Abstract

This study explores features of Dawanese traditional house as a cultural identity marker of Dawanese people in terms of its forms, functions, and meanings in view of semiotics, a branch of science which is concerned with the study of signs. The study is descriptive. The procedures of research were field research and the library research. The data were analyzed by using inductive method as the analysis was started from the data to the local-ideograhic theory providing a written description regarding the features of Dawanese traditional house as a cultural identity marker of Dawanese people. The results of study show the traditional house of Dawanese people known as ume kubhu has unique and specific features in terms of its forms, functions, and meanings. The umme kbubu is designed in the form of a round shape without window, the roof is shaped like a hairstyle that is rounded and tapered at the top, and the door is short of about one meter in height so that adults entering the house must bow.

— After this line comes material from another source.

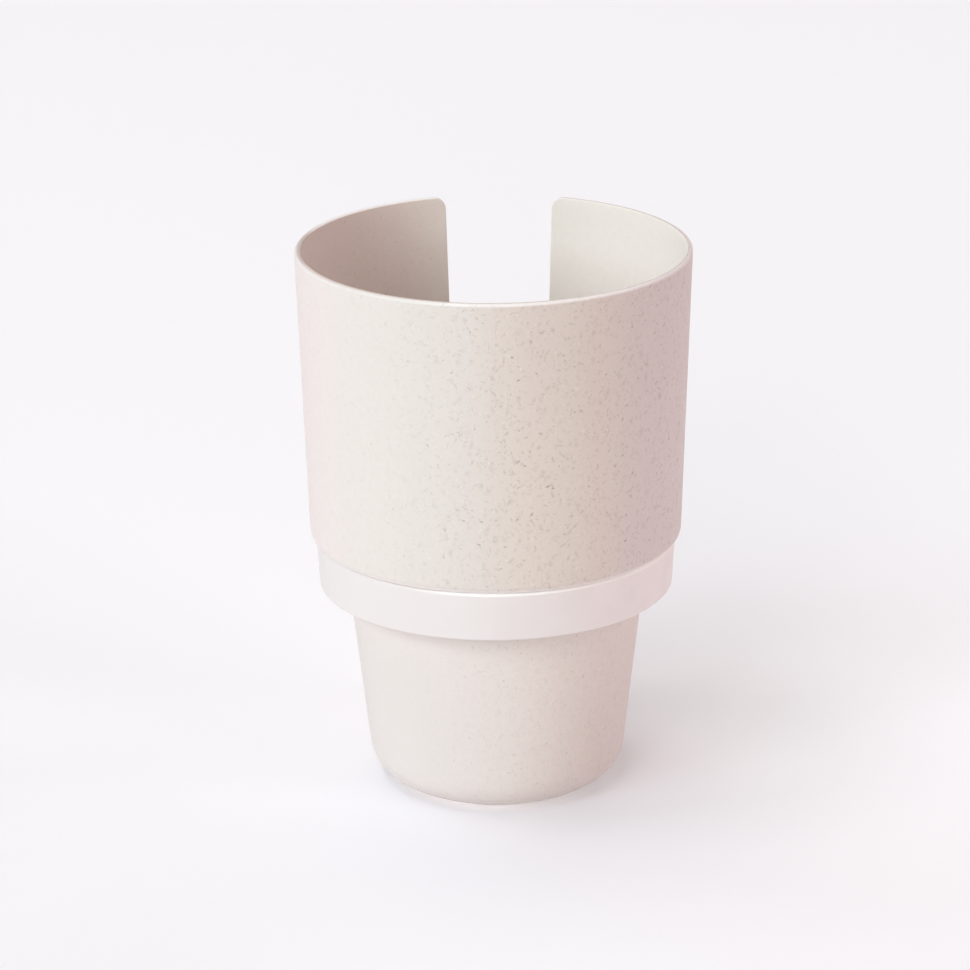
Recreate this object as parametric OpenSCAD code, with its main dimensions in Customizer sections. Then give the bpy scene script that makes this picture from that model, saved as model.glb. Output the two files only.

The umme kbubu serves as a place for performing such activities as sleeping, gathering with their family, cooking, weaving, storing foodstuffs, receiving guests, and carrying out various rituals. Along with its practical and symbolic functions, the ume kbubu serves social, enonomic, historical, and religious meanings. The ume kbubu designates the ways Dawanese people view and make sense of the world as it is not simply defined as a house that anchors them to a place, divides them into visible groups, and expresses their continuity of relationships over generations but also as a cultural identity marker for them as a house based-community.